» EXERCISE DIRECTIONS: Look through the material below and copy exactly the lines from the line with "for number, (place, underside)" to the line with "points = [vertex.co", those two lines included.

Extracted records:
________________________________________

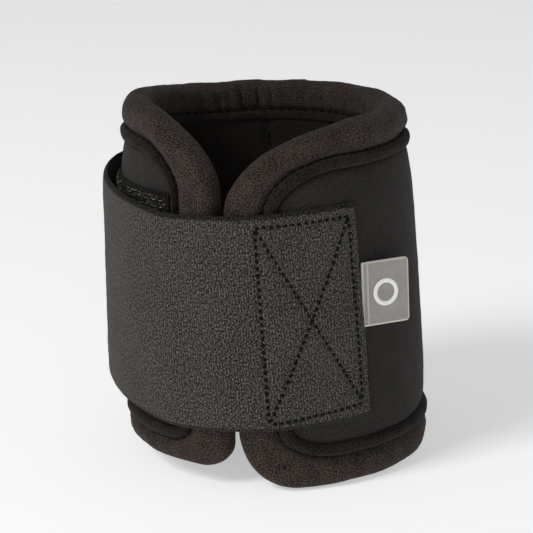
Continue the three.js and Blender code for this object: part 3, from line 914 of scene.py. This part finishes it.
def backdrop():
    look = bpy.data.materials.new("floor_look")
    look.use_nodes = True
    shader = look.node_tree.nodes["Principled BSDF"]
    shader.inputs["Base Color"].default_value = (0.93, 0.93, 0.93, 1)
    shader.inputs["Roughness"].default_value = 0.9
    shader.inputs["Specular IOR Level"].default_value = 0.1
    shader.inputs["Emission Color"].default_value = (1, 1, 1, 1)
    shader.inputs["Emission Strength"].default_value = 0.45
    half = 12.0
    corners = [(-half, -half, 0), (half, -half, 0), (half, half, 0), (-half, half, 0)]
    mesh = bpy.data.meshes.new("floor")
    mesh.from_pydata(corners, [], [(0, 1, 2, 3)])
    mesh.materials.append(look)
    floor = bpy.data.objects.new("floor", mesh)
    bpy.context.scene.collection.objects.link(floor)


def lamp(name, place, power, size, aim=(0, 0, 0.06)):
    light = bpy.data.lights.new(name, "AREA")
    light.energy, light.size = power, size
    obj = bpy.data.objects.new(name, light)
    obj.location = place
    obj.rotation_mode = "QUATERNION"
    obj.rotation_quaternion = (Vector(aim) - Vector(place)).to_track_quat("-Z", "Y")
    bpy.context.scene.collection.objects.link(obj)


def camera():
    azimuth, elevation, distance = math.radians(20), math.radians(15.7), 0.696
    aim = Vector((-0.003, 0, 0.0625))
    back = Vector((
        math.sin(azimuth) * math.cos(elevation),
        -math.cos(azimuth) * math.cos(elevation),
        math.sin(elevation),
    ))
    data = bpy.data.cameras.new("camera")
    data.sensor_width = 36
    data.lens = 137
    data.clip_start, data.clip_end = 0.05, 60
    obj = bpy.data.objects.new("camera", data)
    obj.location = Vector((0, 0, 0.06)) + back * distance
    turned = (aim - obj.location).to_track_quat("-Z", "Y")
    roll = Matrix.Rotation(math.radians(-1.5), 3, "Z").to_quaternion()
    obj.rotation_mode = "QUATERNION"
    obj.rotation_quaternion = turned @ roll
    bpy.context.scene.collection.objects.link(obj)
    bpy.context.scene.camera = obj


def surroundings():
    """A white room, dimmer overhead."""
    world = bpy.data.worlds.new("world")
    world.use_nodes = True
    tree = world.node_tree
    direction = tree.nodes.new("ShaderNodeTexCoord").outputs["Generated"]
    split = tree.nodes.new("ShaderNodeSeparateXYZ")
    tree.links.new(direction, split.inputs[0])
    ramp = tree.nodes.new("ShaderNodeMapRange")
    for key, value in {"From Min": 0.04, "From Max": 0.5, "To Min": 0.96, "To Max": 0.15}.items():
        ramp.inputs[key].default_value = value
    tree.links.new(split.outputs["Z"], ramp.inputs["Value"])
    tree.links.new(ramp.outputs[0], tree.nodes["Background"].inputs["Color"])
    bpy.context.scene.world = world


backdrop()
camera()
lamp("key", (-0.7, -1.15, 1.25), 14.5, 0.6)
lamp("fill", (0.8, -1.5, 0.5), 1.9, 0.9)
surroundings()
bpy.context.scene.view_settings.view_transform = "Standard"
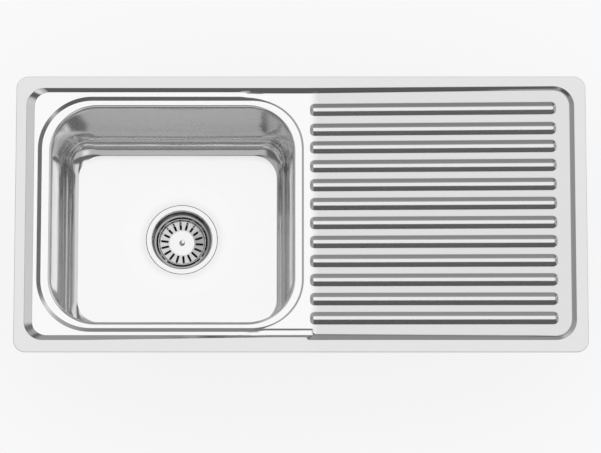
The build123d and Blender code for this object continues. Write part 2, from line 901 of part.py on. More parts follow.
claw_bottom = washer_bottom + washer_thickness + stack_gap
claw_top = claw_bottom + claw_sheet
tooth_width = 2 * claw_half_width / 3
with BuildPart() as claw_blank:
    with BuildSketch(Plane.XY.offset(claw_bottom)):
        with Locations((0, bolt_offset)):
            Circle(claw_half_width)
        with Locations((claw_reach / 2, bolt_offset)):
            Rectangle(claw_reach, 2 * claw_half_width)
        with Locations((0, bolt_offset)):
            Circle(bolt_radius + claw_clearance, mode=Mode.SUBTRACT)
    extrude(amount=claw_sheet)
    with BuildSketch(Plane.YZ.offset(claw_reach)):
        with BuildLine():
            low_y = bolt_offset - claw_half_width
            tip = claw_top + claw_tip_height
            root = tip - claw_tooth_depth
            Polyline(
                (low_y, claw_bottom),
                (low_y + 3 * tooth_width, claw_bottom),
                (low_y + 3 * tooth_width, root),
                (low_y + 2.5 * tooth_width, tip),
                (low_y + 2 * tooth_width, root),
                (low_y + 1.5 * tooth_width, tip),
                (low_y + tooth_width, root),
                (low_y + 0.5 * tooth_width, tip),
                (low_y, root),
                close=True,
            )
        make_face()
    extrude(amount=-claw_sheet)

moving_blanks = [("clip_nut", nut_blank), ("clip_washer", washer_blank), ("clip_claw", claw_blank)]
for number, (place, underside) in enumerate(stations, start=1):
    for name, blank in moving_blanks:
        with BuildPart() as clip_piece:
            with Locations(place):
                add(blank.part)
        clip_piece.part.label = f"{name}_{number}"
        export_step(clip_piece.part, f"parts/{name}_{number}.step")
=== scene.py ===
import json
import math

import bmesh
import bpy
import numpy as np
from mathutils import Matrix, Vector
from mathutils.geometry import delaunay_2d_cdt


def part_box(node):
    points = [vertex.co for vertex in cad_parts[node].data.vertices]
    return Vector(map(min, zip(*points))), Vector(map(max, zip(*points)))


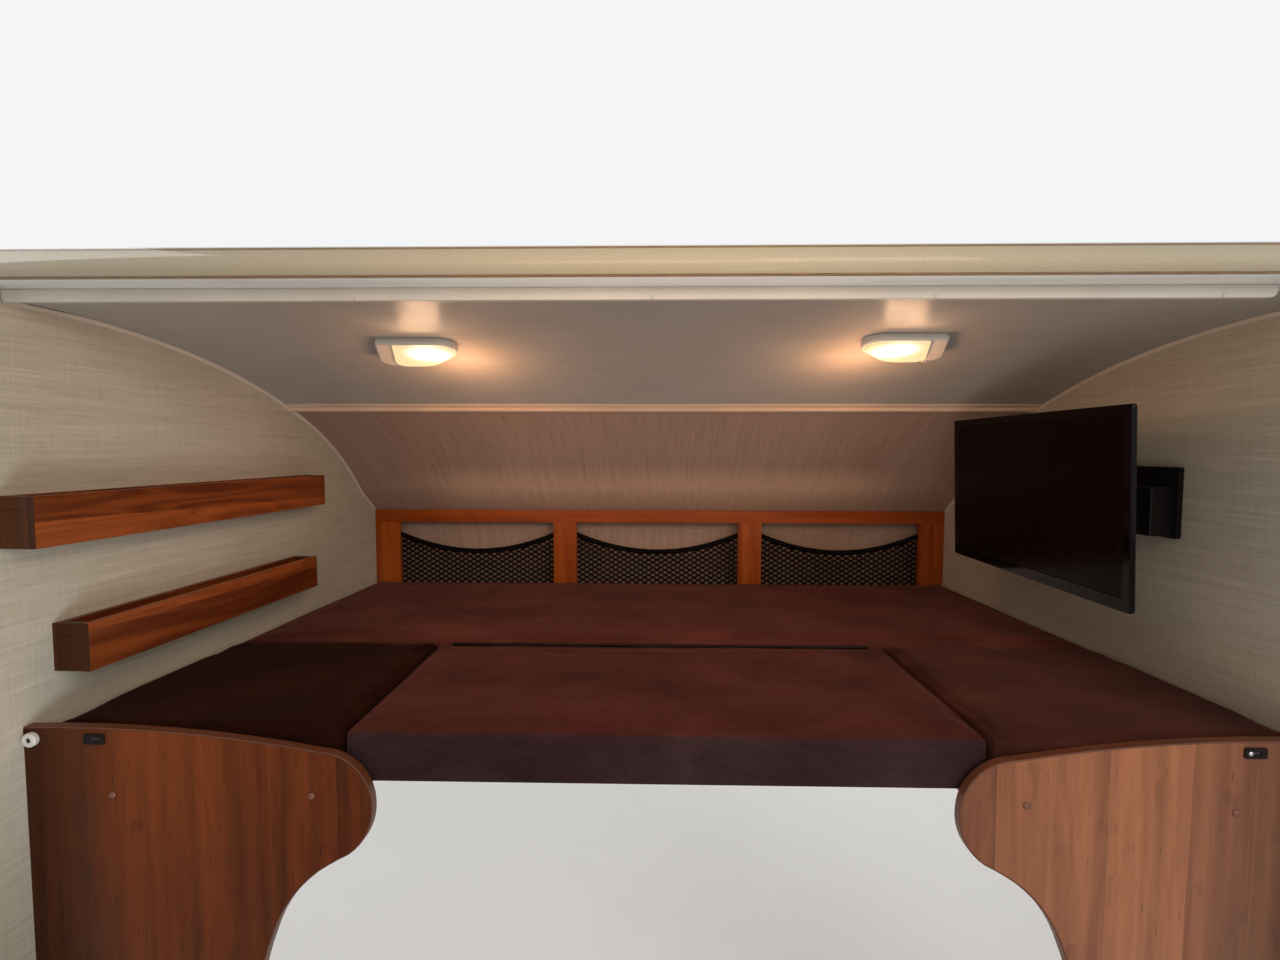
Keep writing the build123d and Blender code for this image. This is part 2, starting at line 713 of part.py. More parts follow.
os.makedirs("parts", exist_ok=True)
groups = (
    shell_parts(),
    moulding_parts(),
    marker_parts(),
    berth_parts(),
    hinge_parts(),
    partition_parts(),
    pocket_parts(),
    {
        "shelf_upper": trough_shelf(upper_shelf_y, upper_shelf_length, upper_shelf_up),
        "shelf_lower": trough_shelf(lower_shelf_y, lower_shelf_length, lower_shelf_up),
    },
    lamp_parts(),
    tv_parts(),
)
for group in groups:
    for name, shape in group.items():
        export_step(shape, f"parts/{name}.step")
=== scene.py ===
import bmesh
import bpy
import json
from functools import partial
from itertools import product
from math import asin, cos, pi, radians, sin, tan
from mathutils import Matrix, Vector, noise

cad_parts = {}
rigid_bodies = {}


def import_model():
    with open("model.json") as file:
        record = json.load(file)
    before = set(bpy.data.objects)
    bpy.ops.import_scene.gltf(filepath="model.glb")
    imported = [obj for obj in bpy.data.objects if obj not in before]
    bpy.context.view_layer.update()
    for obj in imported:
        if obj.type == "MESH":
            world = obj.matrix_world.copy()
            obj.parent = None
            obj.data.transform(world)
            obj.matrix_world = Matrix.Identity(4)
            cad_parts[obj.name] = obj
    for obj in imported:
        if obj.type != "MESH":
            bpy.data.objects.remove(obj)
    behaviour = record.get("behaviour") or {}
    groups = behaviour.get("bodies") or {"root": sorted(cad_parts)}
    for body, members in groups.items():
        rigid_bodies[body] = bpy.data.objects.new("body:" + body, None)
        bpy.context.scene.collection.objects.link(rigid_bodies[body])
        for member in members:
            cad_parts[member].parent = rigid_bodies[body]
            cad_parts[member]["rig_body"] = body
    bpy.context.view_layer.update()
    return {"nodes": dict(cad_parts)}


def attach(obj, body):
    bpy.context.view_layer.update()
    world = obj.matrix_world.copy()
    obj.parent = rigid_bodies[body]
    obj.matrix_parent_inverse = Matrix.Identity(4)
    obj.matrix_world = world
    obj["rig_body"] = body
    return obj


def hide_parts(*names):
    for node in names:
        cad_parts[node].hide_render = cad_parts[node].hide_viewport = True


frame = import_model()
cad = frame["nodes"]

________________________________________

» OUTPUT FOR THIS TASK:
for number, (place, underside) in enumerate(stations, start=1):
    for name, blank in moving_blanks:
        with BuildPart() as clip_piece:
            with Locations(place):
                add(blank.part)
        clip_piece.part.label = f"{name}_{number}"
        export_step(clip_piece.part, f"parts/{name}_{number}.step")
=== scene.py ===
import json
import math

import bmesh
import bpy
import numpy as np
from mathutils import Matrix, Vector
from mathutils.geometry import delaunay_2d_cdt


def part_box(node):
    points = [vertex.co for vertex in cad_parts[node].data.vertices]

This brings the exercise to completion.